Third, satisfying a WTO panel that a matter is of ethical concern requires little more than the sponsor of the legislation making sure to include appropriate language in the preamble of the draft regulation and raising moral concerns on the floor of the legislature. The test is easily met in the hands of a skillful legislator. The indeterminacy of establishing a genuine moral or ethical public concern regarding a particular practice is fraught with uncertainty.
Fourth, determining whether a restriction is “necessary” to protect public morals requires the WTO panel to determine the efficacy of a means in pursuit of an intangible goal. How does one determine whether a trade ban is necessary to further moral objections to inhumane hunting? The WTO panel indicated that as long as the trade restriction materially contributed to the objective of reducing demand and avoiding exposure, it satisfied the “necessity” requirement. (7.636-7637).

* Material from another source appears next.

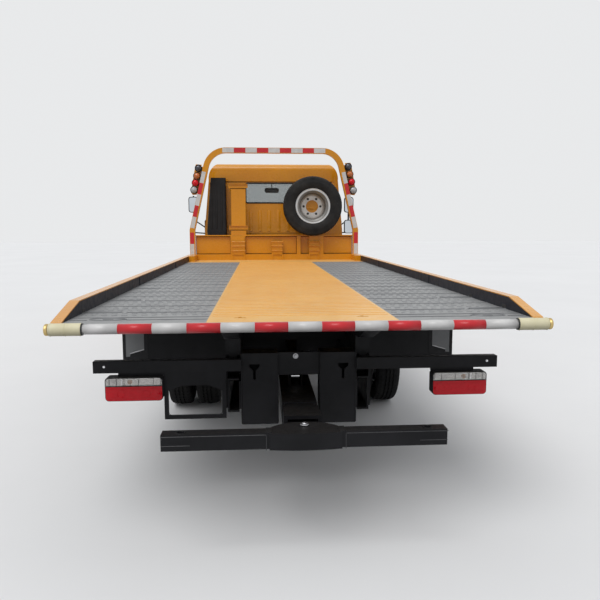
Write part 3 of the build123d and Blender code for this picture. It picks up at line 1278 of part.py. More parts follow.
with BuildPart() as inner_boom:
    half = boom_width / 2 - boom_wall - seat_gap
    low = boom_z - boom_height / 2 + boom_wall + seat_gap
    high = boom_z + boom_height / 2 - boom_wall - seat_gap
    block((-half, half), (collar_y[0], boom_pin_y - 110), (low, high))
    block((-half - 9, half + 9), collar_y, (low - 9, high + 9))
    block((-half + boom_wall, half - boom_wall), (collar_y[0] - 1, boom_pin_y - 109),
          (low + boom_wall, high - boom_wall), mode=Mode.SUBTRACT)
    # Tongue that carries the crossbar's pin
    block((-half + boom_wall - 1, half - boom_wall + 1), (collar_y[0], collar_y[0] + 100), tongue_z)
    block((-tongue_half, tongue_half), (swivel_y, collar_y[0]), tongue_z)
    rod((0, swivel_y, tongue_z[0]), (0, swivel_y, tongue_z[1]), tongue_half)
    rod((0, swivel_y, head_low), (0, swivel_y, crossbar_z[1] + 4), swivel_radius)
finish(inner_boom, "inner_boom")

# Crossbar: a head with a slot for the tongue, and two arms with a hole each for a fork's pin
with BuildPart() as crossbar:
    with BuildSketch(Plane.XY.offset(head_low)) as head:
        with BuildLine():
            ThreePointArc((-head_half_width, crossbar_rear_y + 15), (0, crossbar_rear_y),
                          (head_half_width, crossbar_rear_y + 15))
            Line((head_half_width, crossbar_rear_y + 15), (head_half_width, arm_y[1]))
            ThreePointArc((head_half_width, arm_y[1]), (110, swivel_y + 22), (0, swivel_y + 45))
            ThreePointArc((0, swivel_y + 45), (-110, swivel_y + 22), (-head_half_width, arm_y[1]))
            Line((-head_half_width, arm_y[1]), (-head_half_width, crossbar_rear_y + 15))
        make_face()
    extrude(head.sketch, amount=crossbar_z[1] - head_low)
    for side in sides:
        block((side * (head_half_width - 1), side * crossbar_half), arm_y, crossbar_z)
        fork_y = (arm_y[0] + arm_y[1]) / 2
        rod((side * fork_pin_x, fork_y, crossbar_z[0] - 1), (side * fork_pin_x, fork_y, crossbar_z[1] + 1),
            fork_pin_radius, mode=Mode.SUBTRACT)
    block((-140, 140), (swivel_y - tongue_half - 5, swivel_y + 100), (tongue_z[0] - 3, tongue_z[1] + 3),
          mode=Mode.SUBTRACT)
    rod((0, swivel_y, head_low - 1), (0, swivel_y, crossbar_z[1] + 1), swivel_radius + fit_gap,
        mode=Mode.SUBTRACT)
finish(crossbar, "crossbar")

run = (boom_cyl_eye[0] - boom_cyl_pin[0], boom_cyl_eye[1] - boom_cyl_pin[1])
boom_cyl_length = math.hypot(*run)
boom_cyl_dir = (run[0] / boom_cyl_length, run[1] / boom_cyl_length)
with BuildPart() as boom_barrel:
    rod((0, *along(boom_cyl_pin, boom_cyl_dir, 45)),
        (0, *along(boom_cyl_pin, boom_cyl_dir, boom_cyl_length - 130)), 34)
    rod((0, *along(boom_cyl_pin, boom_cyl_dir, 15)), (0, *along(boom_cyl_pin, boom_cyl_dir, 50)), 20)
    rod((-25, *boom_cyl_pin), (25, *boom_cyl_pin), 24)
    rod((-26, *boom_cyl_pin), (26, *boom_cyl_pin), 14 + fit_gap, mode=Mode.SUBTRACT)
    rod((0, *along(boom_cyl_pin, boom_cyl_dir, 90)),
        (0, *along(boom_cyl_pin, boom_cyl_dir, boom_cyl_length - 129)),
        18 + fit_gap, mode=Mode.SUBTRACT)
finish(boom_barrel, "boom_barrel")
with BuildPart() as boom_rod:
    rod((0, *along(boom_cyl_pin, boom_cyl_dir, 150)),
        (0, *along(boom_cyl_pin, boom_cyl_dir, boom_cyl_length - 12)), 18)
    rod((-24, *boom_cyl_eye), (24, *boom_cyl_eye), 24)
finish(boom_rod, "boom_rod")
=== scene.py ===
import math

import bmesh
import bpy
from mathutils import Matrix, Vector


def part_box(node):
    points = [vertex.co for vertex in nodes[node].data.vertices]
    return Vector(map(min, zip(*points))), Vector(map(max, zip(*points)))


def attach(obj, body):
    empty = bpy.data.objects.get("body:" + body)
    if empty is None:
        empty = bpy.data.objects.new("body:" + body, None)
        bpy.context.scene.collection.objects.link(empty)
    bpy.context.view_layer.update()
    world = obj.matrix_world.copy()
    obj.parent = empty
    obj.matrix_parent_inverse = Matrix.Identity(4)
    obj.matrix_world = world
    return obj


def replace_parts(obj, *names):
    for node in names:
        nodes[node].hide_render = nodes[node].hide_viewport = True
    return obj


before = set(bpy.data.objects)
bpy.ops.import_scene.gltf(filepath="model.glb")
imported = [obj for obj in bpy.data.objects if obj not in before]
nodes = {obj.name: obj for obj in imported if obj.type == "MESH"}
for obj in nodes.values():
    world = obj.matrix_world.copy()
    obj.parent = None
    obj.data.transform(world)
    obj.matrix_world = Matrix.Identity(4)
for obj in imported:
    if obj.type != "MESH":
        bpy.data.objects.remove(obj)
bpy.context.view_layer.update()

# Flatbed tow truck, metres. +X is the truck's right side, +Y is forward, +Z is up.
scene = bpy.context.scene
sides = (-1, 1)
side_names = {-1: "left", 1: "right"}

# Camera: the photograph's place and angles, in radians
photo_width = 600
focal_pixels = 606.9
sensor = 36.0
camera_place = Vector((-0.1985, -6.399, 1.5305))
camera_turn = 0.0657
camera_dip = 0.1192
camera_roll = -0.0019

level_right = Vector((math.cos(camera_turn), -math.sin(camera_turn), 0))
level_forward = Vector((math.sin(camera_turn), math.cos(camera_turn), 0))
forward = level_forward * math.cos(camera_dip) - Vector((0, 0, math.sin(camera_dip)))
level_up = level_right.cross(forward)
right = level_right * math.cos(camera_roll) + level_up * math.sin(camera_roll)
up = level_up * math.cos(camera_roll) - level_right * math.sin(camera_roll)
camera_data = bpy.data.cameras.new("camera")
camera_data.sensor_width = sensor
camera_data.lens = focal_pixels / photo_width * sensor
camera = bpy.data.objects.new("camera", camera_data)
turn = Matrix((right, up, -forward)).transposed().to_4x4()
camera.matrix_world = Matrix.Translation(camera_place) @ turn
scene.collection.objects.link(camera)
scene.camera = camera


# Places read from the frame
def low(node):
    return Vector(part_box(node)[0])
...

Fifth, the public morals exception may become the new battleground for WTO litigation. Rather than consistently ignoring this exception and rushing to litigate Article XX(b) (protection of human, animal, or plant health or life) or Article XX(g) (protection of exhaustible natural resources), the new litigation strategy may be to identify how a trade restriction advances ethical concerns of the Member State. In the future, we may see IP piracy restrictions justified as a reflection of public concern about the morality of stealing, a carbon tax implemented out of moral concerns for the ethics of sustainable development, and restrictions on any number of Chinese products justified out of concern that Chinese workers are subjected to a mandatory one-child-per-family policy implemented through forced abortions. After EU–Seal Products the public morals argument is open for creative interpretation.
To be clear, I support a liberal reliance on public ethics to justify legitimate trade restrictions. But the difficulty is how to cabin the morality exception to avoid abuse. EU–Seal Products is now before the WTO Appellate Body for review and clarification.